After the negotiations the administration convinced the students to elect several representatives to put forward the students' demands.
“Our main demand was that the student union have a representative in the university council and has a say in the decision-making,” says Dawood. “Maybe this request seems odd and may not be necessary in other universities, but we have a confidence crisis here and we don't trust the university anymore. We need one of us to be always there in the meetings.”
The negotiations once again failed and a meeting between students and the administration was organised in a lecture hall in the university on 20 March. Almehdar, who had continued blogging about the crisis and had written a letter titled “Why Ashraf Mansour should go,” which he emailed to Mansour himself, was banned from entering the hall. The engineering graduate, who is a Saudi Arabian national, was accused of “having a foreign agenda,” and was kicked out of the conference.
"They kept telling me that I would not be able to speak up like that if I was in Saudi Arabia," says Almehdar.
Following this confrontation, about 50 students began a protest within the university campus and refused to budge, spending the night on the campus.
“They locked all the buildings so that we would have to sleep in the cold night and closed all the bathrooms so that we would not be able to relieve ourselves,” says Dawood. “They even tried to stop us from eating and drinking.”
The protest was dispersed the next day, but Dawood says the students were adamant to continue the protests, but after they received the suspension letter they were banned from entering, he says. Now the students demand not only that their suspension be revoked, but that the administration issue a formal apology.
“We wanted this union because we were never allowed to express our opinion - even a peaceful protest was smashed,” says Dawood. “We live in a dictatorship inside this university.”

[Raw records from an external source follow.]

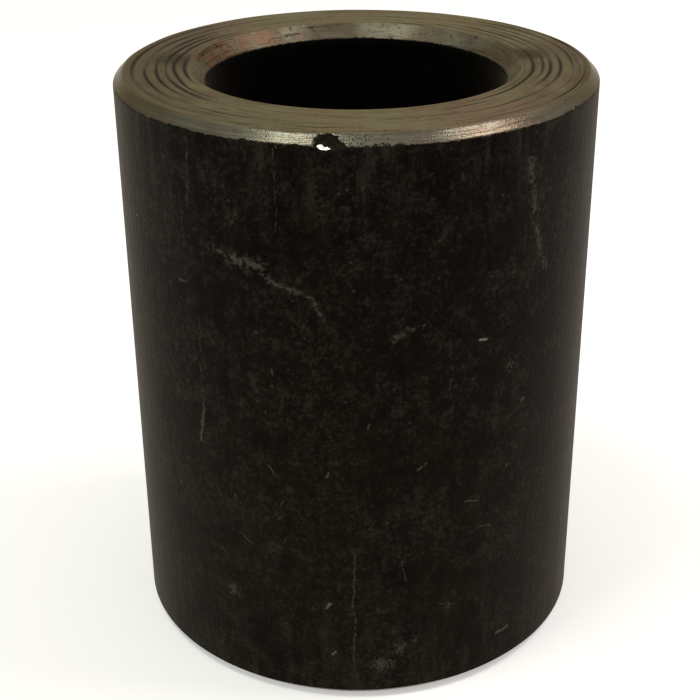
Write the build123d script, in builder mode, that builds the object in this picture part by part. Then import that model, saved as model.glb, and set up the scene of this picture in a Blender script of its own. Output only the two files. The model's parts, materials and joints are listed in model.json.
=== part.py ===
from build123d import *
from math import cos, radians, sin
import os

# Spacer sleeve: a thick-walled tube faced and chamfered at both ends.
# It stands on one end face, with its axis on Z and its origin in the middle of that face.
# Lengths are in millimetres and angles in degrees.

# The tube: two-inch bar stock with a three-eighths wall, cut to two and a half inches.
outer_diameter = 50.8
bore_diameter = 31.75
length = 63.5

# The edge breaks, all turned at 45 degrees. The bore's is the wider one.
outer_chamfer = 1.05
bore_chamfer = 1.5

# The rings that a coarse facing feed leaves in each end face.
ring_pitch = 1.05
ring_width = 0.3
ring_depth = 0.08
plain_border = 0.5

# A knock on the top rim has left a round dent.
nick_ball_radius = 2.6
nick_depth = 0.5
nick_bearing = -96
nick_lean = 22.5

outer_radius = outer_diameter / 2
bore_radius = bore_diameter / 2

# The flat land of an end face lies between the two chamfers.
land_inner_radius = bore_radius + bore_chamfer
land_width = outer_radius - outer_chamfer - land_inner_radius

# The rings sit evenly about the middle of the land, as many as its plain borders leave room for.
ring_count = int((land_width - 2 * plain_border) / ring_pitch) + 1
first_ring_radius = land_inner_radius + (land_width - (ring_count - 1) * ring_pitch) / 2

# The knock strikes the corner where the top chamfer meets the wall, square to that corner.
nick_reach = nick_ball_radius - nick_depth
nick_radius = outer_radius + nick_reach * cos(radians(nick_lean))
nick_height = length - outer_chamfer + nick_reach * sin(radians(nick_lean))
nick_x = nick_radius * cos(radians(nick_bearing))
nick_y = nick_radius * sin(radians(nick_bearing))

with BuildPart() as spacer_sleeve:
    # The wall, cut square from the tube.
    with BuildSketch():
        Circle(outer_radius)
        Circle(bore_radius, mode=Mode.SUBTRACT)
    extrude(amount=length)

    # Both ends are chamfered outside and in the bore.
    edges_by_radius = spacer_sleeve.edges().filter_by(GeomType.CIRCLE).group_by(SortBy.RADIUS)
    chamfer(edges_by_radius[-1], outer_chamfer)
    chamfer(edges_by_radius[0], bore_chamfer)

    # Each facing ring is a shallow V. A diamond centred on the face cuts it, its other half in the air.
    with BuildSketch(Plane.XZ):
        for ring in range(ring_count):
            ring_radius = first_ring_radius + ring * ring_pitch
            with Locations((ring_radius, 0), (ring_radius, length)):
                Polygon(
                    (-ring_width / 2, 0),
                    (0, -ring_depth),
                    (ring_width / 2, 0),
                    (0, ring_depth),
                )
    revolve(axis=Axis.Z, mode=Mode.SUBTRACT)

    # The knock leaves a shallow round dent across the corner.
    with Locations((nick_x, nick_y, nick_height)):
        Sphere(nick_ball_radius, mode=Mode.SUBTRACT)

os.makedirs("parts", exist_ok=True)
spacer_sleeve.part.label = "spacer_sleeve"
export_step(spacer_sleeve.part, "parts/spacer_sleeve.step")
print("rings in each face", ring_count)
print("volume, cubic centimetres", round(spacer_sleeve.part.volume / 1000, 3))
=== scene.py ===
# %% [markdown]
# # A worn spacer sleeve
#
# The part is a short length of thick steel tube. It was sawn from black drawn stock, faced at
# both ends, and its edges were broken at 45 degrees, outside and in the bore. It stands on one end.
#
# What makes it look real is the contrast between its surfaces: a black wall that still has the
# scale of the mill, brown ends with coarse rings from the lathe, brighter edges where the scale
# has worn off, and a bore that is nearly black.
#
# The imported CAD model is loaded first, as the fixed frame. Every size below comes from it.

# %% Load the frame
import json
from math import cos, pi, radians, sin, tau

import bpy
import numpy as np
from mathutils import Matrix, Vector


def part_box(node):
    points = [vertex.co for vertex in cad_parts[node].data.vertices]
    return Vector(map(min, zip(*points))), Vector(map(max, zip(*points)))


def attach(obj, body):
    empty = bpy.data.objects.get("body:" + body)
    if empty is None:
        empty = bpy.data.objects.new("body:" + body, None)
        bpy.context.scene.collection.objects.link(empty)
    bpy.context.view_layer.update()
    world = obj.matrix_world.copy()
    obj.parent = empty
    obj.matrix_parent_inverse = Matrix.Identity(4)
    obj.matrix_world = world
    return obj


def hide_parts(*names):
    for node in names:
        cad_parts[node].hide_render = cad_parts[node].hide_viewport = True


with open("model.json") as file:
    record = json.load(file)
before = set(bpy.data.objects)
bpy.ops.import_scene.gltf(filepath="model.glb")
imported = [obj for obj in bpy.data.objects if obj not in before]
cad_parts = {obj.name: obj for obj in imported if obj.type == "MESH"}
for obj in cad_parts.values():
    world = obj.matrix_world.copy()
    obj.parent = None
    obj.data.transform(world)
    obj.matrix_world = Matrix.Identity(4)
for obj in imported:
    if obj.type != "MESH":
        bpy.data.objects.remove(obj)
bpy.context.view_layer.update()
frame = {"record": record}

# %% [markdown]
# The node's box gives the outside diameter and the length, and the bore mount gives the bore.
# The wall of the bore stops where its chamfers start, so its length gives their size as well.
# The outer chamfers have no mount, so their size and the rings' are repeated from the CAD source.

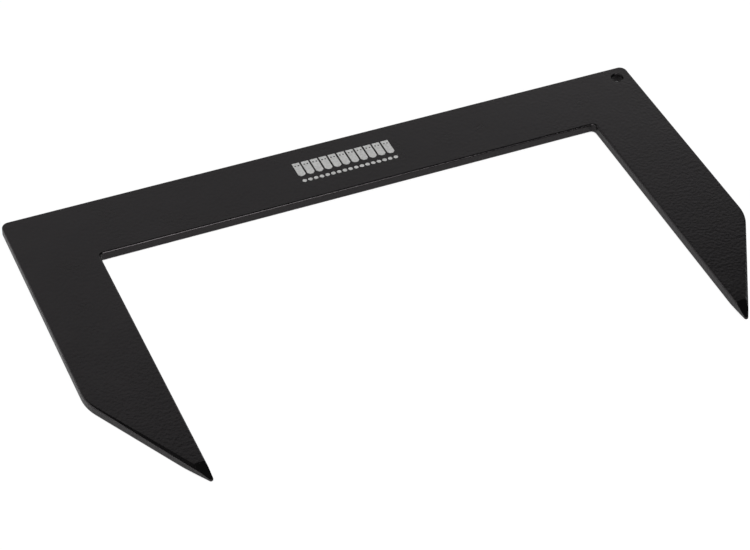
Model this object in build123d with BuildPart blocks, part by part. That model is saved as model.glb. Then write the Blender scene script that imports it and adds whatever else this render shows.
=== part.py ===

However, the students' suspensions may have hindered the situation. A German member of staff, who spoke on condition of anonymity, says the protests are expanding by the day.
“They are growing every time,” says the staff member.
Indeed, they are getting support from sympathetic students from other campuses. Students from the American University in Cairo and the Future University joined the protests today at the GUC campus in a show of solidarity. More are expected to join them tomorrow.
The staff member added that the students may have a reason to be angry, saying that university does not abide by German values.
“We have a German curriculum, but there is nothing German in stifling freedom of speech. In Germany you are allowed to express your opinion and talk about your problems,” says the staff member. “There is mislabelling here: what's written outside the package is something and what's inside the package is something else. This is a German institution without German values.”